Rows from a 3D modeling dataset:
########################################

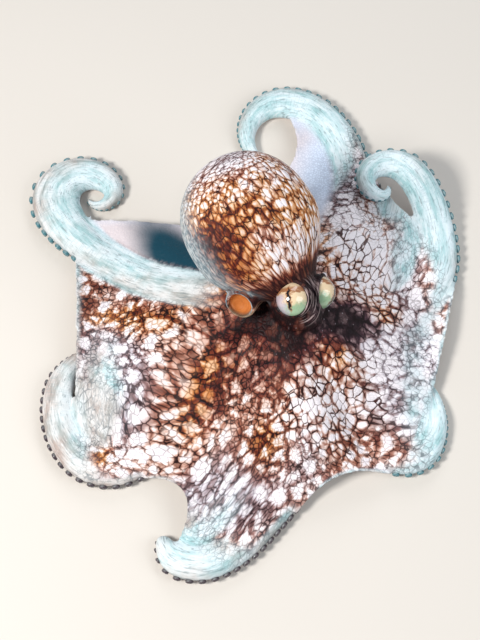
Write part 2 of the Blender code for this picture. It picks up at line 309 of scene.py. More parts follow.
EYES: tuple[EyePlan, ...] = (
    EyePlan("eye_right", (-0.2, -3.6, 66.0), (-0.29, -0.36, 0.887)),
    EyePlan("eye_left", (12.8, 4.1, 56.0), (0.906, -0.158, 0.392)),
)
EYE_RADIUS = 8.2


class Tint(Enum):
    """What a marking adds to the skin."""

    DARK = 0
    BROWN = 1
    WHITE = 2
    COOL = 3
    MANTLE_SHADOW = 4
    PEBBLE = 5
    GLINT = 6
    PALE = 7


@dataclass(frozen=True)
class Marking:
    """One soft oval marking, seen from above.

    Attributes:
        tint: What it adds.
        place: Its middle, from the crown.
        size: Half length and half width.
        turn: Direction of its length, in degrees.
        amount: How strong it is.
    """

    tint: Tint
    place: tuple[float, float]
    size: tuple[float, float]
    turn: float = 0.0
    amount: float = 1.0

    def over(self, points: np.ndarray) -> np.ndarray:
        """Returns how strong it is at each point."""
        c, s = math.cos(math.radians(self.turn)), math.sin(math.radians(self.turn))
        x, y = points[:, 0] - self.place[0], points[:, 1] - self.place[1]
        along, across = x * c + y * s, y * c - x * s
        return self.amount * np.exp(-(along / self.size[0]) ** 2 - (across / self.size[1]) ** 2)


MARKINGS: tuple[Marking, ...] = (
    Marking(Tint.DARK, (-2, -8), (26, 17)),
    Marking(Tint.DARK, (30, -5), (14, 12)),
    Marking(Tint.DARK, (-30, -8), (20, 9), 10, 0.6),
    Marking(Tint.DARK, (-8, -29), (22, 12), 25, 0.6),
    Marking(Tint.DARK, (-36, -32), (16, 8), 60, 0.35),
    Marking(Tint.BROWN, (-45, -36), (30, 12), 63),
    Marking(Tint.BROWN, (-84, 8), (30, 9), -12),
    Marking(Tint.BROWN, (-38, 13), (20, 9), amount=0.9),
    Marking(Tint.BROWN, (-13, -60), (9, 14), amount=0.8),
    Marking(Tint.BROWN, (23, -24), (11, 9), amount=0.7),
    Marking(Tint.BROWN, (-33, -113), (9, 5), -40, 0.5),
    Marking(Tint.BROWN, (17, 42), (8, 26), 10, 0.6),
    Marking(Tint.BROWN, (50, 4), (13, 9), amount=0.6),
    Marking(Tint.BROWN, (-97, -65), (7, 7), amount=0.8),
    Marking(Tint.WHITE, (14, -46), (22, 12), amount=0.8),
    Marking(Tint.WHITE, (42, -22), (14, 12), amount=0.7),
    Marking(Tint.WHITE, (38, 38), (16, 28)),
    Marking(Tint.WHITE, (-22, -92), (24, 12), amount=0.3),
    Marking(Tint.WHITE, (-76, -66), (28, 11), 10, 0.9),
    Marking(Tint.WHITE, (-60, -6), (24, 8), -10, 0.6),
    Marking(Tint.WHITE, (78, -10), (9, 26), amount=0.8),
    Marking(Tint.WHITE, (56, 26), (16, 30), amount=0.5),
    Marking(Tint.WHITE, (42, 60), (14, 12), amount=0.8),
    Marking(Tint.COOL, (-92, -26), (18, 34), amount=0.9),
    Marking(Tint.COOL, (64, 40), (12, 34), amount=0.6),
    Marking(Tint.COOL, (-34, -90), (32, 18), 20),
    Marking(Tint.COOL, (66, -24), (16, 28), amount=0.9),
    Marking(Tint.COOL, (31, -6), (16, 12)),
    Marking(Tint.COOL, (22, 95), (18, 36)),
    # painted shadow: deep blue-green where the mantle shades the web beside it
    Marking(Tint.MANTLE_SHADOW, (-60, 42), (38, 17), -52),
    Marking(Tint.PALE, (-98, -36), (11, 32), amount=0.9),
    Marking(Tint.PALE, (-38, -104), (28, 14), 30, 0.62),
    Marking(Tint.PALE, (67, 30), (13, 36), amount=0.8),
    Marking(Tint.PALE, (64, -40), (9, 26), amount=0.5),
    Marking(Tint.PALE, (58, 76), (13, 10)),
    Marking(Tint.PEBBLE, (20, -42), (36, 30), 10),
    Marking(Tint.PEBBLE, (46, 14), (24, 30), 60, 0.7),
    Marking(Tint.PEBBLE, (38, 38), (16, 34), amount=0.8),
    # painted highlights: where small bright glints lie on the skin round the head
    Marking(Tint.GLINT, (20, -8), (20, 14), amount=0.8),
    Marking(Tint.GLINT, (0, -24), (12, 8), amount=0.6),
)

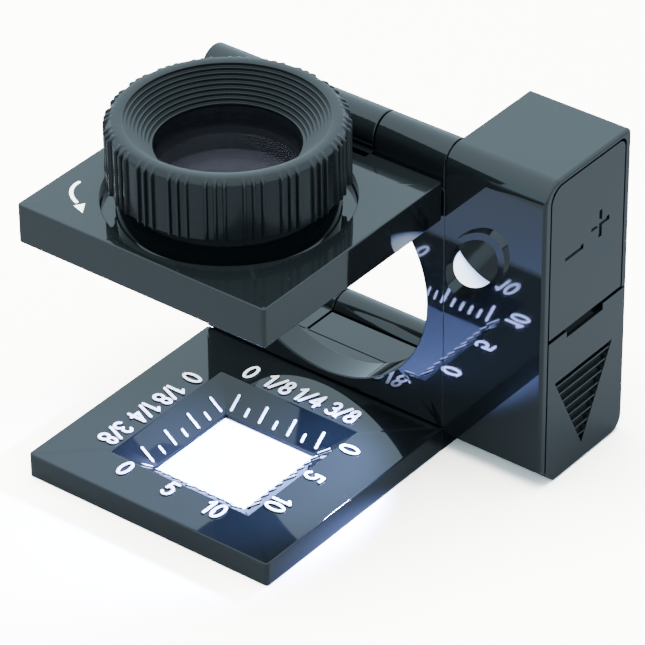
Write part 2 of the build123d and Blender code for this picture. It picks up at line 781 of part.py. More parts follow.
def main():
    os.makedirs("parts", exist_ok=True)
    save("base_plate", base_plate())
    save("scale_marks", *scale_marks())
    save("base_hinge_pin", base_hinge_pin())
    save("hinge_barrel", hinge_barrel())
    save("upright_plate", upright_plate())
    save("lens_plate", lens_plate())
    save("lens_hinge_pin", lens_hinge_pin())
    save("focus_ring", focus_ring())
    save("snap_ring", snap_ring())
    save("lens_cell", lens_cell())
    upper, lower, spacer, retainer = lens_stack()
    save("upper_lens", upper)
    save("lower_lens", lower)
    save("lens_spacer", spacer)
    save("lens_retainer", retainer)
    save("battery_case", battery_case())
    save("side_cover", side_cover())
    save("battery_door", battery_door())
    save("lamp_holder", lamp_holder())
    save("lamp_led", lamp_led())
    save("lamp_leads", *lamp_leads())
    save("resistor", resistor())
    for i, name in enumerate(("lower", "middle", "upper")):
        save(f"button_cell_{name}", button_cell(i))
    save("lower_contact", lower_contact())
    save("upper_contact", upper_contact())
    save("switch_blade_live", switch_blade(0, contact_thick, inner_top - blade_z))
    save("switch_blade_fixed", switch_blade(blade_gap, blade_foot, 0))


main()
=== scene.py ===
import math

import bmesh
import bpy
import numpy as np
from mathutils import Matrix, Vector


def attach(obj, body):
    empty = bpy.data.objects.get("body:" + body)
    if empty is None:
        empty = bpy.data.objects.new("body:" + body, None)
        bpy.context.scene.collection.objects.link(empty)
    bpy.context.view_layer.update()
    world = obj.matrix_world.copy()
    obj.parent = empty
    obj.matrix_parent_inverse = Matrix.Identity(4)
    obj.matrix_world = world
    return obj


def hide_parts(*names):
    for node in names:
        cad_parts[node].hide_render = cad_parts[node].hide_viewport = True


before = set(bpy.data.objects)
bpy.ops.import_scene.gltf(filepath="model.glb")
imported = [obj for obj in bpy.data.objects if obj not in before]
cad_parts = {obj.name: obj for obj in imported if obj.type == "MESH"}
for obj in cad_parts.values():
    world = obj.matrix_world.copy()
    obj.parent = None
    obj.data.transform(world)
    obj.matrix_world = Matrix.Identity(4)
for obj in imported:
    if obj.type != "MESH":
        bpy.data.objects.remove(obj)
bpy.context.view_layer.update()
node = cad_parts


# Camera: a long lens, right of the object and above it, level with the horizon but for
# a trace of roll.
def camera_from(position, azimuth, elevation, roll, lens):
    """Looks along the azimuth, measured from +Y towards -X, and down by the elevation."""
    forward = Vector((-math.sin(azimuth) * math.cos(elevation),
                      math.cos(azimuth) * math.cos(elevation), -math.sin(elevation)))
    right = forward.cross(Vector((0, 0, 1))).normalized()
    up = right.cross(forward)
    turn = Matrix.Rotation(roll, 3, forward)
    right, up = turn @ right, turn @ up
    data = bpy.data.cameras.new("camera")
    data.sensor_width = 36
    data.lens = lens
    data.clip_start = 0.01
    camera = bpy.data.objects.new("camera", data)
    camera.matrix_world = Matrix((
        (right.x, up.x, -forward.x, position[0]),
        (right.y, up.y, -forward.y, position[1]),
        (right.z, up.z, -forward.z, position[2]),
        (0, 0, 0, 1)))
    bpy.context.scene.collection.objects.link(camera)
    bpy.context.scene.camera = camera


camera_from(position=(0.20157, -0.24481, 0.23027), azimuth=math.radians(38.06),
            elevation=math.radians(34.18), roll=math.radians(0.53), lens=248.96)


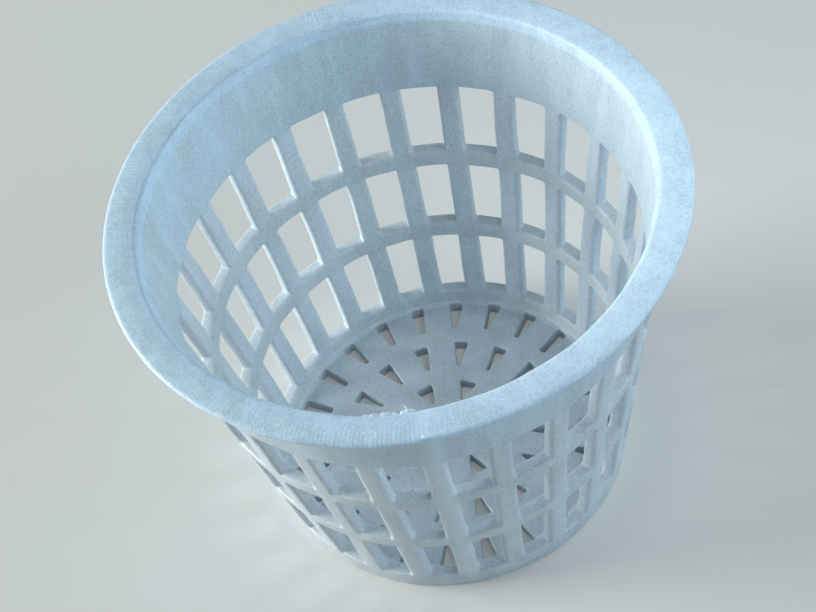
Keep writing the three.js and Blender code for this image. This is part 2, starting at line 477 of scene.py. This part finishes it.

########################################

→ **EXERCISE BRIEF**
Retype the portion of the data above that starts on the line with "upper, lower, spacer, retainer" and finishes on the line with "for node in", including both of those lines.

→ **COMPLETE RESPONSE**
    upper, lower, spacer, retainer = lens_stack()
    save("upper_lens", upper)
    save("lower_lens", lower)
    save("lens_spacer", spacer)
    save("lens_retainer", retainer)
    save("battery_case", battery_case())
    save("side_cover", side_cover())
    save("battery_door", battery_door())
    save("lamp_holder", lamp_holder())
    save("lamp_led", lamp_led())
    save("lamp_leads", *lamp_leads())
    save("resistor", resistor())
    for i, name in enumerate(("lower", "middle", "upper")):
        save(f"button_cell_{name}", button_cell(i))
    save("lower_contact", lower_contact())
    save("upper_contact", upper_contact())
    save("switch_blade_live", switch_blade(0, contact_thick, inner_top - blade_z))
    save("switch_blade_fixed", switch_blade(blade_gap, blade_foot, 0))


main()
=== scene.py ===
import math

import bmesh
import bpy
import numpy as np
from mathutils import Matrix, Vector


def attach(obj, body):
    empty = bpy.data.objects.get("body:" + body)
    if empty is None:
        empty = bpy.data.objects.new("body:" + body, None)
        bpy.context.scene.collection.objects.link(empty)
    bpy.context.view_layer.update()
    world = obj.matrix_world.copy()
    obj.parent = empty
    obj.matrix_parent_inverse = Matrix.Identity(4)
    obj.matrix_world = world
    return obj


def hide_parts(*names):
    for node in names:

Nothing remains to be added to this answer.